A carreira de Igor Lage, 34, começou quando tinha apenas 3 anos, ao participar de um "Caso Verdade", na TV Globo. O papel foi conseguido porque o garoto invadiu a sala de Guta Mattos, lendária conselheira de atores globais, e a implorou por um papel. "Minha irmã já atuava. A Guta achou engraçado, bonitinho, e me ajudou", afirma.

Depois, na mesma emissora, teve papéis no remake de "Selva de Pedra" e em "Hipertensão" (1986), até conseguir o personagem pelo qual ficou mais conhecido, o filho caçula do surfista Gaspar (Nuno Leal Maia) em "Top Model" (1989). Aos nove anos, ao viver John Lennon Kundera, já conhecia bem o metiê.

"Não prejudicou minha infância: ia à escola, sempre brinquei de tudo e meus horários eram respeitados."

Hoje afastado da TV --fez ainda "Vamp" (1991), mas seu último papel de destaque foi em "Caça Talentos" (1996)--, diz que considera o trabalho de ator "um pouco ingrato".

"Você meio que depende de as pessoas te convidarem, lembrarem de você. E quem não é visto não é lembrado", afirma. Segundo ele, a vida ficou corrida e, como não havia mais tempo de "passar no Projac", os trabalhos ficaram mais escassos.

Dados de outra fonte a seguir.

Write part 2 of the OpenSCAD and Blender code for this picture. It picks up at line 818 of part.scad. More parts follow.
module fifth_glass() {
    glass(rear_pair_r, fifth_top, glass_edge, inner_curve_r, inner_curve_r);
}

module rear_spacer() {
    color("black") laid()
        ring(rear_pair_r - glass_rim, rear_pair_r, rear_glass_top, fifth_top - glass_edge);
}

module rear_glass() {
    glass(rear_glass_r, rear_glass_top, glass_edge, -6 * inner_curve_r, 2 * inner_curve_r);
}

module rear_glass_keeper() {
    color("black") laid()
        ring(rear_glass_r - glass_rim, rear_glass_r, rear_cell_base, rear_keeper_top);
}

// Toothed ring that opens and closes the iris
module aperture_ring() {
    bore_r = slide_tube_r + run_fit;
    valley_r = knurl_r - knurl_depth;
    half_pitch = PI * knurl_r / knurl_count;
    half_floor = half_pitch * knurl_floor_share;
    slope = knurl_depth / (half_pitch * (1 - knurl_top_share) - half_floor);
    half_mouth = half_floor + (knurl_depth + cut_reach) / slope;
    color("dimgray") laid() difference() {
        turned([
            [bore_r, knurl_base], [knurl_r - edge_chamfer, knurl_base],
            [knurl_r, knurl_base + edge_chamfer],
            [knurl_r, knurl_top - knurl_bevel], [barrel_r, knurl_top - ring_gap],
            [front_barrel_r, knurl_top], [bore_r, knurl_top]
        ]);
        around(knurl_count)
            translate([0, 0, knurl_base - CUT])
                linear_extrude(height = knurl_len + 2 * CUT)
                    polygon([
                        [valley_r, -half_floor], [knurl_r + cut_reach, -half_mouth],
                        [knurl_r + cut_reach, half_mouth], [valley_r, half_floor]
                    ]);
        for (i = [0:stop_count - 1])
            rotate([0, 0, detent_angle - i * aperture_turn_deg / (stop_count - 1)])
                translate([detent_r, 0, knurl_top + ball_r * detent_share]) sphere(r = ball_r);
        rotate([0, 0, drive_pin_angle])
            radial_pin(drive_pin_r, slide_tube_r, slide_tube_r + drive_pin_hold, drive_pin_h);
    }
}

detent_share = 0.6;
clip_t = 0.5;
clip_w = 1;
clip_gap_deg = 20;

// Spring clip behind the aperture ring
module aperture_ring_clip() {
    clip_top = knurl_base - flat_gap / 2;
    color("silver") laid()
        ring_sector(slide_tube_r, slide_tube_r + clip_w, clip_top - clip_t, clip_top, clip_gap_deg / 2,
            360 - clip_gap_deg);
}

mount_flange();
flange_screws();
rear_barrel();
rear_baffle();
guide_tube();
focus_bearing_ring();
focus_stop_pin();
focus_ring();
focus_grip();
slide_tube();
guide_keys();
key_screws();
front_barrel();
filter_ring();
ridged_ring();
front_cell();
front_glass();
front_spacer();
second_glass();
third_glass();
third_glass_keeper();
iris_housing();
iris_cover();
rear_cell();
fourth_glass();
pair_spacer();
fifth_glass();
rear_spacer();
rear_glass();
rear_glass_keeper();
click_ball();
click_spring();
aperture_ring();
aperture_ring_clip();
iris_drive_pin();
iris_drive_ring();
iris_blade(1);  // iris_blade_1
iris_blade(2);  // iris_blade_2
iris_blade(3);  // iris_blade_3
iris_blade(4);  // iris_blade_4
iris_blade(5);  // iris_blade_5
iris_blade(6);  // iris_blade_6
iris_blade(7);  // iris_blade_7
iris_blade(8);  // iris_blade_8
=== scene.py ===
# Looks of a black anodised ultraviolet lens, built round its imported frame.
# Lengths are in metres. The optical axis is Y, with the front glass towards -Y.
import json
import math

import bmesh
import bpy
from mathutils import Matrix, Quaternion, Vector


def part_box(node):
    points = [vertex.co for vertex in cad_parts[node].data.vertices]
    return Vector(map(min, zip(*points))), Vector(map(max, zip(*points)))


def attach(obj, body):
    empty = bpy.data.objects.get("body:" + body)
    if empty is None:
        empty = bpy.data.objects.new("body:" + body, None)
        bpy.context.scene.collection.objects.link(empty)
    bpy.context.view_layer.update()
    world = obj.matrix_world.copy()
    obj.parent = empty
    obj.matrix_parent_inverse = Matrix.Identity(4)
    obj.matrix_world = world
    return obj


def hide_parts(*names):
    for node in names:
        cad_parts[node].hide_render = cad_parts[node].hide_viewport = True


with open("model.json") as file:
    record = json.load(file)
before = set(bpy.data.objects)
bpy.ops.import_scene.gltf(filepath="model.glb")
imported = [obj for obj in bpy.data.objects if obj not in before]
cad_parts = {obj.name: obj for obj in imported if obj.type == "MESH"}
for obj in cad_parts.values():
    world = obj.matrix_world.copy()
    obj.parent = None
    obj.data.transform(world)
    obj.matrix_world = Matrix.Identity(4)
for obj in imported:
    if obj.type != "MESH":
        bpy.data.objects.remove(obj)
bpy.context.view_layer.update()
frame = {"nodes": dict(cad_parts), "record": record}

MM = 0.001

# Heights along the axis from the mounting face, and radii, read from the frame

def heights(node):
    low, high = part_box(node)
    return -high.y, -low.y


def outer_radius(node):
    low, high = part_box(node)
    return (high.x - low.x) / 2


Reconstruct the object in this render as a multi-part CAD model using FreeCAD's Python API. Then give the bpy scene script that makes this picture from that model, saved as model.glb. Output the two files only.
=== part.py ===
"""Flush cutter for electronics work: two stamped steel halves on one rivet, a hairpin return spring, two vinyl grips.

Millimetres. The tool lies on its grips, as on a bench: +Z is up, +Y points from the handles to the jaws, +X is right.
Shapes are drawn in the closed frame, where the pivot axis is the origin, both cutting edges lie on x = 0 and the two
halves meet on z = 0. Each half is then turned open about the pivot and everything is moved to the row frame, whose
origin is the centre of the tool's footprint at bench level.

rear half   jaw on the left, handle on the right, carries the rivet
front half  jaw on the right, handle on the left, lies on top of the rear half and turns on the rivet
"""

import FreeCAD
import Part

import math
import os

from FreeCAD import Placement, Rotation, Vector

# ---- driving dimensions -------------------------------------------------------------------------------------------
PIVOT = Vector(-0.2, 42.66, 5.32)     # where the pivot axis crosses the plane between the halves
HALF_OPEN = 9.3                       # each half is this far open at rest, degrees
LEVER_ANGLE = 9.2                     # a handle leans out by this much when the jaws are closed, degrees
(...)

Lage afirma que ficou "magoado" no início, mas que hoje entende que "as pessoas trabalham com quem gostam e com quem se lembram".

Embora não tenha mais atuado em projetos de televisão, o ex-ator mirim tem planos de trabalhar no teatro. "Se ganhasse na Mega Sena, faria minhas peças. Não dependeria de patrocínio e estaria me realizando no palco, que é o que gosto."

E se a filha de um ano pedisse para ser atriz, o que faria? "Eu não ia achar justo impedi-la. Eu fui ator criança."

Hoje, Lage comanda uma empresa de produção de eventos corporativos no Rio, com dois sócios.